August 20 - October 16, 2021
The Demo ROom at Galleri Image (Aarhus, Denmark)

Art Career Snakes + Ladders visualizes the ups and downs of an artist’s working life using the format of its titular board game. In the traditional version of Snakes and Ladders, players roll a pair of dice to move across a grid board; the first to land on the “end” square wins the game. Along the way, players climb ladders, allowing them to jump ahead, and slip on snakes, causing them to fall back. It is a game of luck, where sudden leaps of progress and dismal setbacks are inevitable and beyond the players’ control.

Rebecca Davies re-imagines this classic board game through the lens of artistic experience. The “ladders” represent small victories - successful grant applications, artwork commissions, media coverage. The “snakes” undermine these achievements - inadequate funding, broken promises, internet trolling. Davies’ version of the game puts the player in the precarious position of an artist. As they move across the board, it becomes increasingly clear how their ability to navigate their career is limited by the art world’s funding structures and power dynamics. The emotional impact of this helplessness is best summarized by the board’s final square, where the winner “feels empty.”

Art Career Snakes + Ladders was originally conceived by Davies in her evaluation of Artists Make Change, a research project by the Artist Council of a-n The Artist Information Company, which explored artists’ potential to effect change in broader society.

Photo by Jacob Juhl

Response:
G. T-Shirts
By Aysha Amin

October 22 - December 19, 2021
The Demo Room at Galleri Image (Aarhus, Denmark)
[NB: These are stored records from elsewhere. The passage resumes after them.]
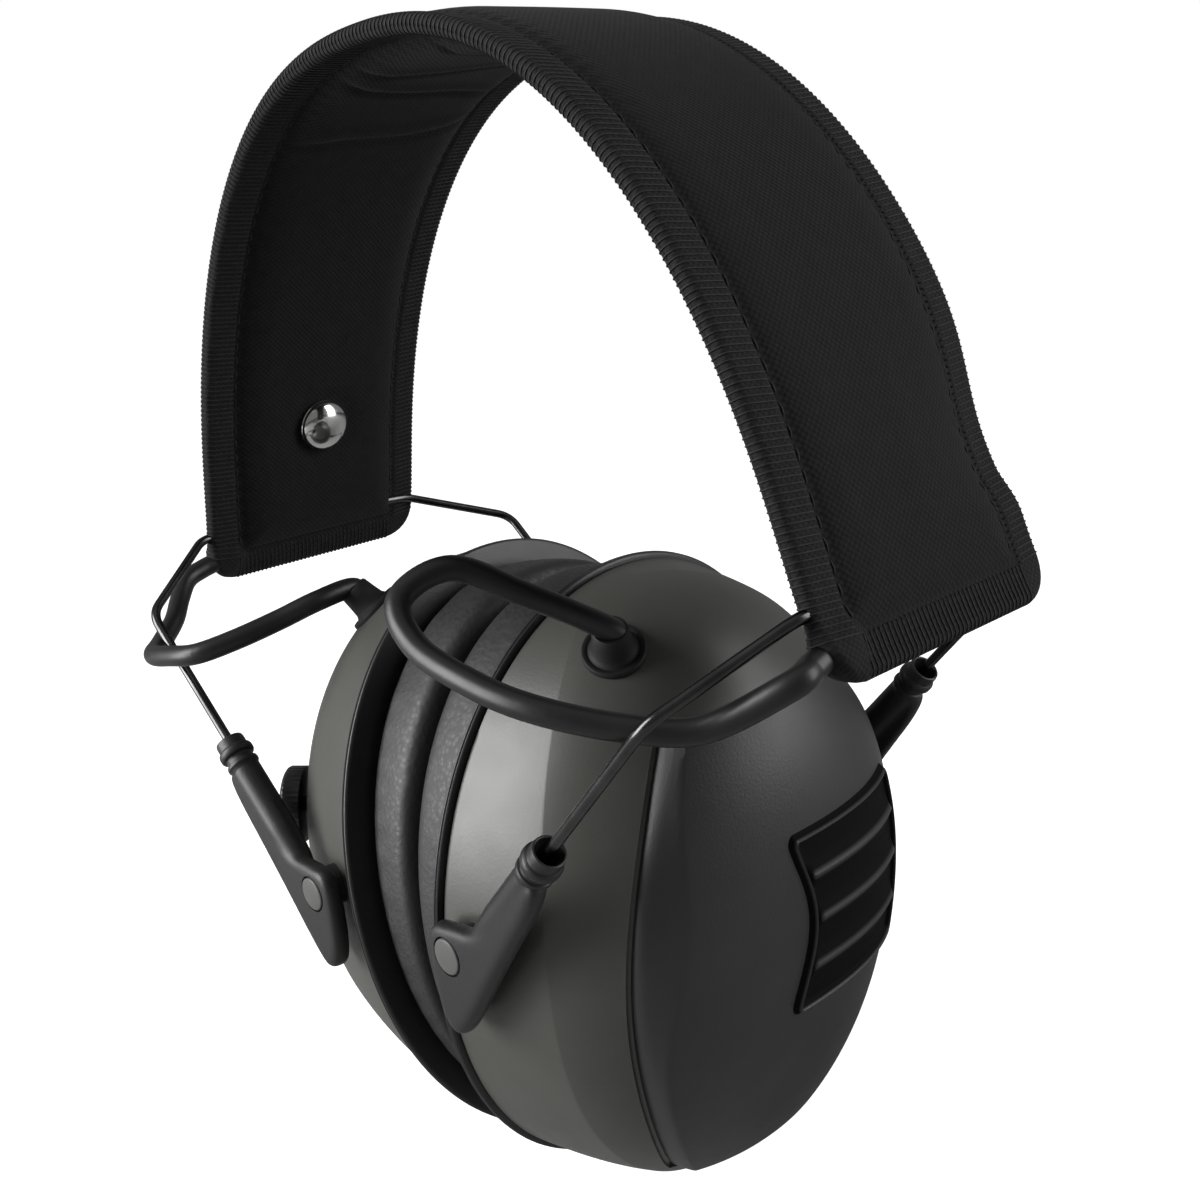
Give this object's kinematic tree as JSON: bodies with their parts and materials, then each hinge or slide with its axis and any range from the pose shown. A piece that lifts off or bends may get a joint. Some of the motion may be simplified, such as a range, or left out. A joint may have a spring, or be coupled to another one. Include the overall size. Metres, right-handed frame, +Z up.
{
  "type": "earmuff hearing protector",
  "caption": "Over-the-head earmuff: padded fabric headband, steel wire bails, sliding arms and two tilting domed ear cups with soft cushions and a link cable.",
  "frame": {"origin": "centre of the bounding box at its lowest level, under the closed cups", "axes": "X across the head towards the right cup, Y towards the wearer's face, Z up to the crown of the headband"},
  "size_m": [0.1676, 0.0999, 0.199],
  "materials": {
    "sleeve_fabric": "matte black woven sleeve with overcast edges",
    "pad_foam": "dark open-cell foam",
    "spring_steel": "satin spring steel",
    "snap_chrome": "polished",
    "bail_steel": "dark polished spring wire",
    "arm_plastic": "satin moulded charcoal",
    "pin_plastic": "satin mid grey",
    "shell_plastic": "satin moulded olive-grey",
    "rim_plastic": "satin black",
    "cover_plastic": "satin moulded charcoal",
    "grip_rubber": "soft matte black rubber",
    "cushion_vinyl": "fine-grained black vinyl",
    "liner_foam": "dark grey open-cell foam",
    "speaker_plastic": "black",
    "board": "green solder mask",
    "contact_metal": "nickel plated",
    "battery_wrap": "plain wrapped cell",
    "cable_rubber": "black with a soft gloss",
    "knob_plastic": "satin black"
  },
  "bodies": {
    "band_left": {"headband_cover_left": "sleeve_fabric", "headband_pad_left": "pad_foam", "spring_leaf_left": "spring_steel", "bail_clip_left": "spring_steel", "snap_rivet_left": "snap_chrome", "headband_cable_left": "cable_rubber"},
    "band_right": {"headband_cover_right": "sleeve_fabric", "headband_pad_right": "pad_foam", "spring_leaf_right": "spring_steel", "bail_clip_right": "spring_steel", "snap_rivet_right": "snap_chrome", "headband_cable_right": "cable_rubber"},
    "bail_left": {"wire_bail_left": "bail_steel", "link_cable_left": "cable_rubber"},
    "arms_left": {"arm_front_left": "arm_plastic", "arm_rear_left": "arm_plastic"},
    "cup_left": {"pivot_pins_left": "pin_plastic", "pivot_bushes_left": "arm_plastic", "cup_shell_left": "shell_plastic", "cup_rim_left": "rim_plastic", "outer_cover_left": "cover_plastic", "grip_insert_left": "grip_rubber", "ear_cushion_left": "cushion_vinyl", "foam_liner_left": "liner_foam", "speaker_left": "speaker_plastic", "microphone_left": "contact_metal", "circuit_board_left": "board", "cable_grommet_left": "grip_rubber", "volume_control": "contact_metal", "audio_jack": "rim_plastic"},
    "bail_right": {"wire_bail_right": "bail_steel", "link_cable_right": "cable_rubber"},
    "arms_right": {"arm_front_right": "arm_plastic", "arm_rear_right": "arm_plastic"},
    "cup_right": {"pivot_pins_right": "pin_plastic", "pivot_bushes_right": "arm_plastic", "cup_shell_right": "shell_plastic", "cup_rim_right": "rim_plastic", "outer_cover_right": "cover_plastic", "grip_insert_right": "grip_rubber", "ear_cushion_right": "cushion_vinyl", "foam_liner_right": "liner_foam", "speaker_right": "speaker_plastic", "microphone_right": "contact_metal", "circuit_board_right": "board", "cable_grommet_right": "grip_rubber", "battery_cells": "battery_wrap", "battery_contacts": "contact_metal"},
    "knob": {"volume_knob": "knob_plastic"}
  },
  "joints": [
    {"name": "band_spread", "type": "hinge", "parent": "band_left", "child": "band_right", "pos_m": [0, 0.0027, 0.199], "axis": [0, -1, 0], "range_deg": [0, 60]},
    {"name": "bail_swing_left", "type": "hinge", "parent": "band_left", "child": "bail_left", "pos_m": [-0.07651, 0.0027, 0.1137], "axis": [0, 1, 0], "range_deg": [0, 45], "deforming": ["link_cable_left"]},
    {"name": "arm_slide_left", "type": "slide", "parent": "bail_left", "child": "arms_left", "axis": [-0.7087, 0, 0.7055], "range_m": [0, 0.022]},
    {"name": "cup_tilt_left", "type": "hinge", "parent": "arms_left", "child": "cup_left", "pos_m": [-0.01921, 0.0027, 0.0599], "axis": [0, 1, 0], "range_deg": [-8, 8], "deforming": ["ear_cushion_left"]},
    {"name": "bail_swing_right", "type": "hinge", "parent": "band_right", "child": "bail_right", "pos_m": [0.07651, 0.0027, 0.1137], "axis": [0, -1, 0], "range_deg": [0, 45], "deforming": ["link_cable_right"]},
    {"name": "arm_slide_right", "type": "slide", "parent": "bail_right", "child": "arms_right", "axis": [0.7087, 0, 0.7055], "range_m": [0, 0.022]},
    {"name": "cup_tilt_right", "type": "hinge", "parent": "arms_right", "child": "cup_right", "pos_m": [0.01921, 0.0027, 0.0599], "axis": [0, 1, 0], "range_deg": [-8, 8], "deforming": ["ear_cushion_right"]},
    {"name": "volume_turn", "type": "hinge", "parent": "cup_left", "child": "knob", "pos_m": [-0.03969, -0.0301, 0.0671], "axis": [-0.7021, -0.7043, 0.1051], "range_deg": [0, 270]}
  ]
}
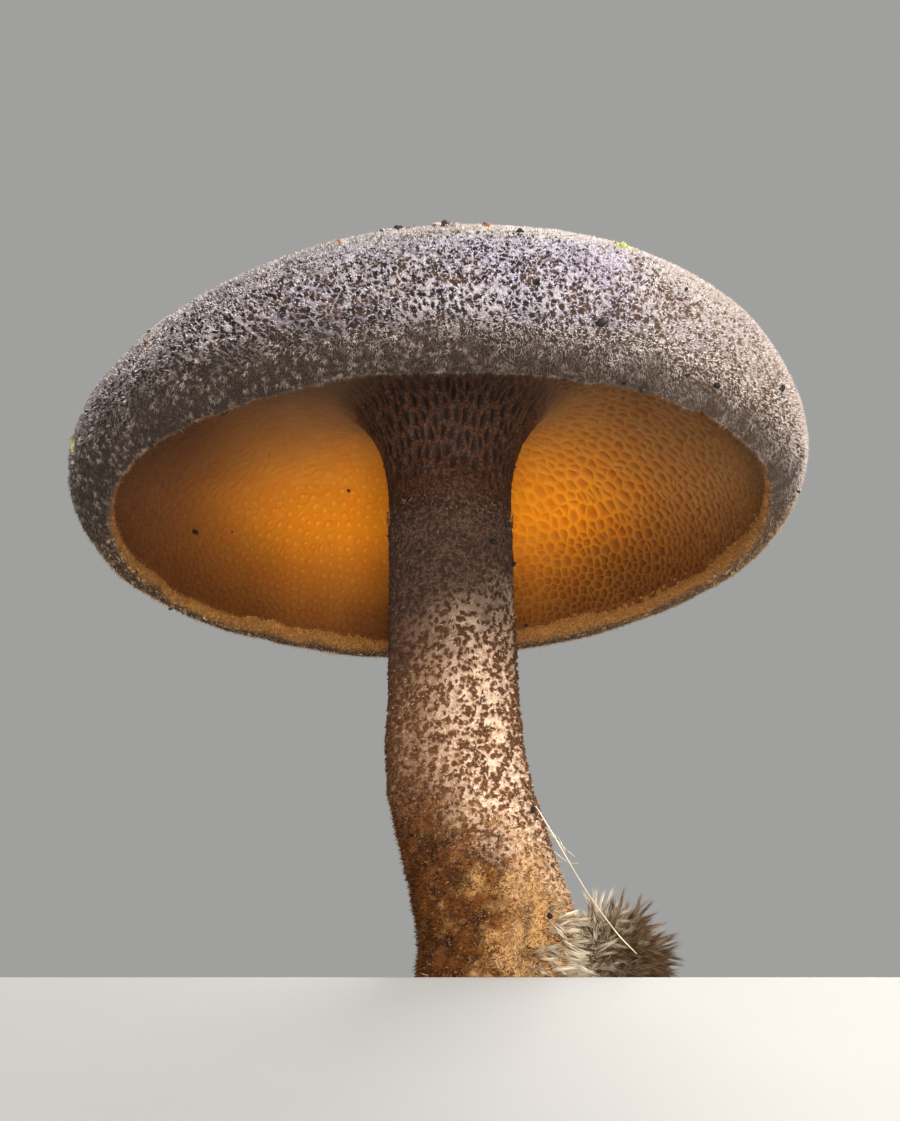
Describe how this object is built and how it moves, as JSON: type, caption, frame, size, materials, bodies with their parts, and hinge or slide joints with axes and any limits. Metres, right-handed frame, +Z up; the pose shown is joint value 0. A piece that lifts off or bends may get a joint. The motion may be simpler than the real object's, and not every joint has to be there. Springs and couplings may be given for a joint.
{
  "type": "stalked bracket fungus",
  "caption": "Young stalked polypore: domed velvety cap with a rolled-in margin, a hollow pore face under it and a bent stem, cut off flat at its woolly foot.",
  "frame": {"origin": "middle of the stem's flat cut at the foot", "axes": "+Z up the stem, +X to the right of the picture's view, +Y away from it"},
  "size_m": [0.0341, 0.0335, 0.0358],
  "materials": {
    "fungus_flesh": "matte, velvety"
  },
  "bodies": {
    "root": {"fruit_body": "fungus_flesh"}
  },
  "joints": []
}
G.T-Shirts is a collection of t-shirts picturing residential apartments in Gellerup - a suburb of Aarhus that is infamous in Denmark as one of the country's oldest 'hard ghettos' (an official government classification). These buildings are often portrayed in Danish media as derelict, with images that support the dominant narrative that Gellerup is in need of rehabilitation. Many of these buildings are being torn down as part of a joint effort by the municipality and the local housing association to gentrify and demolish the area in response to Gellerup's persistent inclusion in the Danish government's "Ghetto List."

G.T-Shirts presents an alternate view of Gellerup. Since 2019, the artist-run cultural platform Andromeda 8220 has invited photographers to share images of Gellerup that center the architectural, functional, and aesthetic qualities of the apartment buildings. These images frame the buildings as welcoming and attractive, not something to be destroyed.

Once printed as G.T-shirts, the photographs are viewed in a new way - worn in public and private spaces, and encountered by others in the course of daily life. For many who wear them, the shirts have proven to be effective conversation starters about the buildings’ distinctive architecture and consequent value. Oftentimes, these conversations steer towards more political topics such as neighborhood change and gentrification. In this way the G.T-Shirts point to the potential of street fashion in political discourse.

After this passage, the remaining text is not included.